= Lawress Wapentake =

Ancient subdivision of Lincolnshire, England

According to Whites 1856 Lincolnshire, Lawress Wapentake was one of the south-western divisions of the parts of Lindsey, in the Deanery and Archdeaconry of Stow, and consisting of the East Division and the West Division.

At the time of the Domesday survey in 1086, the wapentake of Lawress included Lincoln and some surrounding areas that were separated in the "fifth year of the reign of Edward IV" (1465/66) to become the Lincoln Liberty. The adjoining wapentake of Langoe also separated parishes; the village of Branston, located four Miles south of Lincoln, was formerly the seat of the Liberty of Lincoln.

Approximately 6 miles by 14 miles in size, and bounded on the south by Lincoln, Langoe and Boothby Graffoe Wapentakes (although the correct spelling in 1856 was Graffo), on the west by Well Wapentake and parts of Nottinghamshire, on the north by Walshcroft and Aslacoe, and on the east by Wraggoe Wapentake.

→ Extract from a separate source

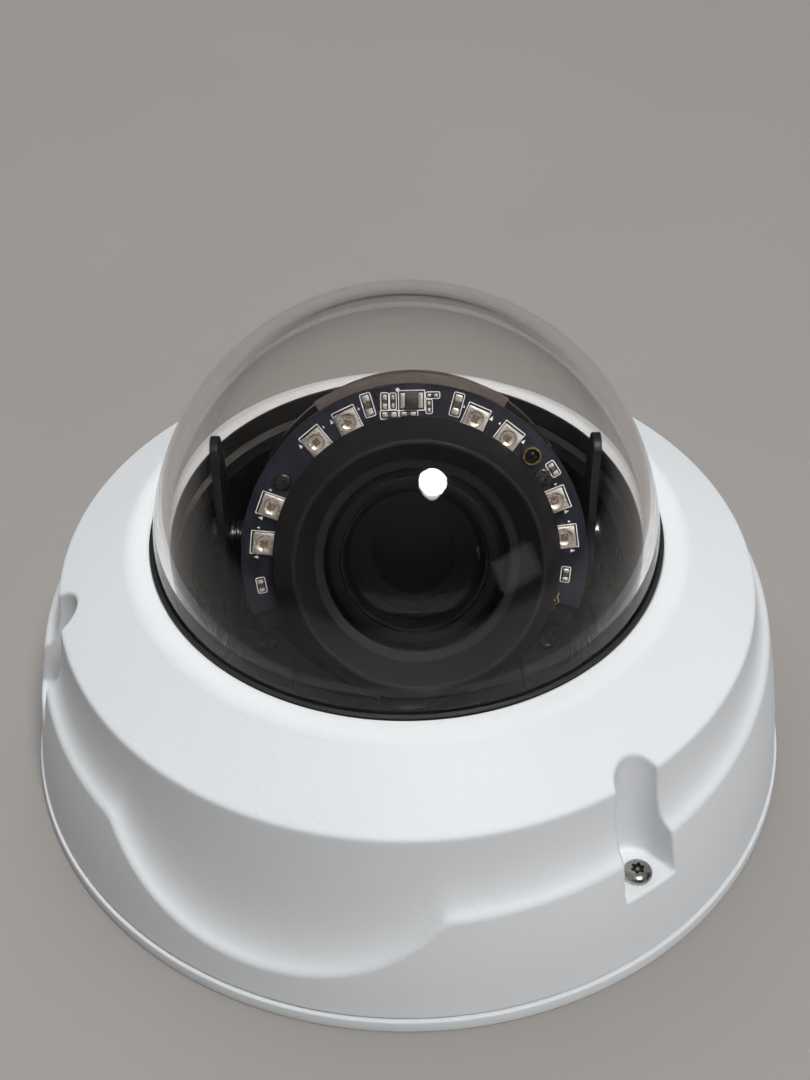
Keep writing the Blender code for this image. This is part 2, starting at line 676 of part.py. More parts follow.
def build_camera_body():
    carrier = revolve("roll_carrier", [
        (CARRIER_R, 4.0), (CARRIER_R, -2.3), (13.2, -2.3), (13.2, 4.0),
    ], "frame_plastic", GIMBAL_STEPS, CAMERA_FRAME)
    for i, angle in enumerate(POST_ANGLES):
        post = rod(
            f"cut_carrier_post_{i + 1}", 2.0, 2.0, 20.2, None,
            module_point(POST_R, angle, 0.0), CUTTERS, 12,
        )
        boolean(carrier, as_cutter(post), "UNION")
    box("sensor_board", (38.0, 38.0, 1.6), (0, 0, -15.2), "board_green", CAMERA_FRAME)
    mount = box("lens_mount", (28.0, 28.0, 11.5), (0, 0, -8.35), "black_plastic", CAMERA_FRAME)
    bore = rod("cut_mount_bore", 12.8, -16.0, 0.0, None, CAMERA_FRAME, CUTTERS, 32)
    boolean(mount, as_cutter(bore))


def build_lens():
    revolve("lens_barrel", [
        (13.5, BEZEL_Z), (15.4, BEZEL_Z), (BEZEL_R, BEZEL_Z - 1.0), (BEZEL_R, 20.4), (12.5, 20.4),
        (12.5, 14.4), (15.4, 14.4), (15.4, 12.4), (12.5, 12.4), (12.5, -11.5), (7.0, -11.5),
        (7.0, 20.0), (13.3, 25.2),
    ], "lens_black", GIMBAL_STEPS, CAMERA_FRAME)
    revolve("front_lens_element", [
        (0.0, 29.3), (7.0, 28.7), (GLASS_R, 26.9), (GLASS_R, 25.5), (0.0, 23.0),
    ], "lens_glass", GIMBAL_STEPS, CAMERA_FRAME)
    for name, z0, z1, angle in (("zoom_ring", 6.6, 12.1, 215.0), ("focus_ring", 14.7, 19.8, 325.0)):
        ring = revolve(name, [
            (15.4, z1), (15.4, z0), (12.8, z0), (12.8, z1),
        ], "black_plastic", GIMBAL_STEPS, CAMERA_FRAME)
        lever = rod(
            f"cut_{name}_lever", 1.4, 14.4, 19.4, None,
            module_point(0.0, angle, (z0 + z1) / 2.0) @ Matrix.Rotation(math.pi / 2, 4, "Y"),
            CUTTERS, 12,
        )
        boolean(ring, as_cutter(lever), "UNION")


def horseshoe(radius_in, radius_out, start, end, count):
    return arc(radius_out, start, end, count) + arc(radius_in, end, start, count)


def build_led_parts():
    back = LED_PLANE - LED_BOARD_T
    start, end = LED_BOARD_END, 180.0 - LED_BOARD_END
    board = plate(
        "led_board", horseshoe(LED_BOARD_IN, LED_BOARD_OUT, start, end, 28),
        back, LED_PLANE, "board_black", CAMERA_FRAME,
    )
    outline = arc(HOLDER_OUT, start - 8.0, 90.0 - HOLDER_TAB_HALF, 9)
    outline += arc(HOLDER_TAB_R, 90.0 - HOLDER_TAB_HALF, 90.0 + HOLDER_TAB_HALF, 8)
    outline += arc(HOLDER_OUT, 90.0 + HOLDER_TAB_HALF, end + 8.0, 9)
    outline += arc(LED_BOARD_IN, end + 8.0, start - 8.0, 28)
    holder = plate(
        "led_holder", outline, 20.5, back - GAP, "black_plastic", CAMERA_FRAME,
    )
    for i, angle in enumerate((31.5, 148.5)):
        frame = module_point(LED_RING_R, angle, 0.0)
        drill = rod(f"cut_led_screw_{i + 1}", 1.0, 21.5, 27.0, None, frame, CUTTERS, 12)
        boolean(board, as_cutter(drill))
        boolean(holder, drill)
        screw(
            f"led_board_screw_{i + 1}", 1.5, 0.8, 0.7, 3.0,
            module_point(LED_RING_R, angle, LED_PLANE + GAP), "dark_steel",
        )
    revolve("ir_shroud", [
        (SHROUD_RIM_R, SHROUD_RIM_Z), (26.4, 28.0), (26.2, 27.5), (25.3, 25.4), (25.3, 21.0),
        (24.2, 21.0), (24.2, 24.6),
        (17.0, 28.2), (18.8, 28.9), (SHROUD_RIM_R - 0.8, SHROUD_RIM_Z),
    ], "black_rubber", STEPS, CAMERA_FRAME)
    number = 0
    for mirror in (1.0, -1.0):
        for angle in LED_ANGLES:
            number += 1
            at = angle if mirror > 0 else 180.0 - angle
            build_led(f"ir_led_{number}", module_point(LED_RING_R, at, LED_PLANE + GAP))
    sensor = module_point(28.6, 40.0, LED_PLANE + GAP)
    revolve("light_sensor", [
        (0.0, 0.6), (1.1, 0.6), (1.1, 1.1), (1.55, 1.1), (1.7, 0.9), (1.7, 0.0), (0.0, 0.0),
    ], "sensor_brass", SMALL_STEPS, sensor)
    box(
        "led_driver_chip", (2.6, 3.0, 0.9), (0, 0, 0.45), "chip_black",
        module_point(29.4, 91.0, LED_PLANE + GAP),
    )


def build_led(name, frame):
    """Square emitter package with a round clear lens on top, one solid."""
    led = box(name, (3.4, 3.4, 0.9), (0, 0, 0.45), "led_white", frame)
    lens = revolve(f"cut_{name}_lens", [
        (0.0, 2.1), (1.1, 1.7), (1.45, 0.9), (1.45, 0.4), (0.0, 0.4),
    ], None, 10, frame, CUTTERS)
    boolean(led, as_cutter(lens), "UNION")


build_base()
build_seals_and_dome()
build_clamp_and_liner()
build_main_board()
build_grommet()
build_cover()
build_pan()
build_tilt()
build_camera_body()
build_lens()
build_led_parts()
build_screws()
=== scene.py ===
"""Looks of the white fixed-dome network camera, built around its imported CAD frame.

Lengths in the shape code are in millimetres and scaled to metres by MM.
Azimuths are in degrees from -Y toward +X, as seen from above.
"""
import math

import bmesh
import bpy
import numpy as np
from mathutils import Matrix, Vector


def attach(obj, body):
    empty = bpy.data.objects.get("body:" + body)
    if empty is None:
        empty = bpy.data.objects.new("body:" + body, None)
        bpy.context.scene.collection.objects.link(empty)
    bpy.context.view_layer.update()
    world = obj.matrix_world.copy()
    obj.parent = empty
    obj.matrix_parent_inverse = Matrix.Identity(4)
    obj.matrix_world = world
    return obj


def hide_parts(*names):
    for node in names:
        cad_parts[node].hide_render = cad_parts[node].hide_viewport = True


MM = 0.001
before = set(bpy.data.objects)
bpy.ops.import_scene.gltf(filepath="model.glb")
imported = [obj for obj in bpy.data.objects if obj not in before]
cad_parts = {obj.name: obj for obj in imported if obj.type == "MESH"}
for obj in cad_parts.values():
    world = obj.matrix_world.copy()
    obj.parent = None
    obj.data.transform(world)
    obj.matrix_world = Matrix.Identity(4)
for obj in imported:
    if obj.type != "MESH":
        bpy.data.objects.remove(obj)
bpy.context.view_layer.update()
IDENTITY = Matrix.Identity(4)
SIDEWAYS = Matrix.Rotation(math.pi / 2, 4, "Y")


def at(x, y, z):
    """A place in millimetres."""
    return Matrix.Translation(Vector((x, y, z)) * MM)


# ---- layout, as the CAD has it: azimuths in degrees, lengths in mm ----
FRONT_AZ = -22.0
SCREW_AZ = (36.0, -80.0, 158.0)
CLAMP_AZ = (-22.0, 98.0, -142.0)
FIX_AZ = (-22.0, 96.0, -140.0)
BOARD_SCREW_AZ = (-55.0, 65.0, -175.0)
PAN_SCREW_AZ = (10.0, 130.0, -110.0)
SCREW_SEAT_R, SCREW_SEAT_Z = 73.0, 20.6
FIX_R, FIX_HOLE_R = 66.8, 2.25
PLATFORM_TOP = 16.6
DOME_R, DOME_WALL = 50.4, 3.0
TILT_X, TILT_Z = 1.4, 54.3
LENS_ELEVATION = 32.0
LENS_ROLL = 0.6
BOARD_TOP = 25.0
LED_RING_R = 27.8
LED_ANGLES = (6.5, 21.0, 51.2, 65.4)
LED_PLACES = [(angle, 1.0) for angle in LED_ANGLES] + [(180.0 - angle, -1.0) for angle in LED_ANGLES]
POST_ANGLES = (31.5, 90.0, 148.5)
LEVERS = {"zoom_ring": (215.0, 9.35), "focus_ring": (325.0, 17.25)}

TILT_FRAME = at(TILT_X, 0.0, TILT_Z) @ Matrix.Rotation(math.radians(90.0 - LENS_ELEVATION), 4, "X")
LENS_FRAME = TILT_FRAME @ Matrix.Rotation(math.radians(LENS_ROLL), 4, "Z")

# ---- fineness ----
ROUND_STEPS = 160
RIM_STEPS = ROUND_STEPS + 32
COVER_AZ_STEPS = 640
COVER_CELL = 0.58
# edges sharper than these angles, in degrees, aren't smoothed
SHARP, SHARP_ROUND = 32.0, 40.0


# ---- materials ----
# bump layers: (scale, distance in mm, strength, detail)
FINE = ((2600.0, 0.02, 0.35, 2.0),)
MOULDED = ((1800.0, 0.025, 0.45, 2.0), (420.0, 0.03, 0.12, 1.0))
TURNED = ((900.0, 0.01, 0.25, 2.0),)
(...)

Crossed by the Lincolnshire Wolds, and Ermine Street, and having the Fossdyke and River Witham on its south and east borders, it consisted of 25 Parishes (W in brackets indicates West Division):

- Aisthorpe (W)
- Barlings with Langworth
- Brattleby (W)
- Broxholme (W)
- Burton (W)
- Buslingthorpe
- North Carlton (W)
- South Carlton (W)
- Dunholme
- Faldingworth
- Fiskerton
- Friesthorpe
- Greetwell
- Nettleham
- Reepham
- Riseholme
- Saxilby with Ingleby (W)
- Scampton (W)
- Scothern
- Snarford
- Sudbrook
- Thorpe (West) (W)
- Torksey with Hardwick
- Brampton (W)
- Welton
- Cherry Willingham

Whites also notes that Chief Constables are Mr William Slieghtholme of Scampton (for the West Division) and Mr Samuel Pilley of Sudbrooke (for the East Division)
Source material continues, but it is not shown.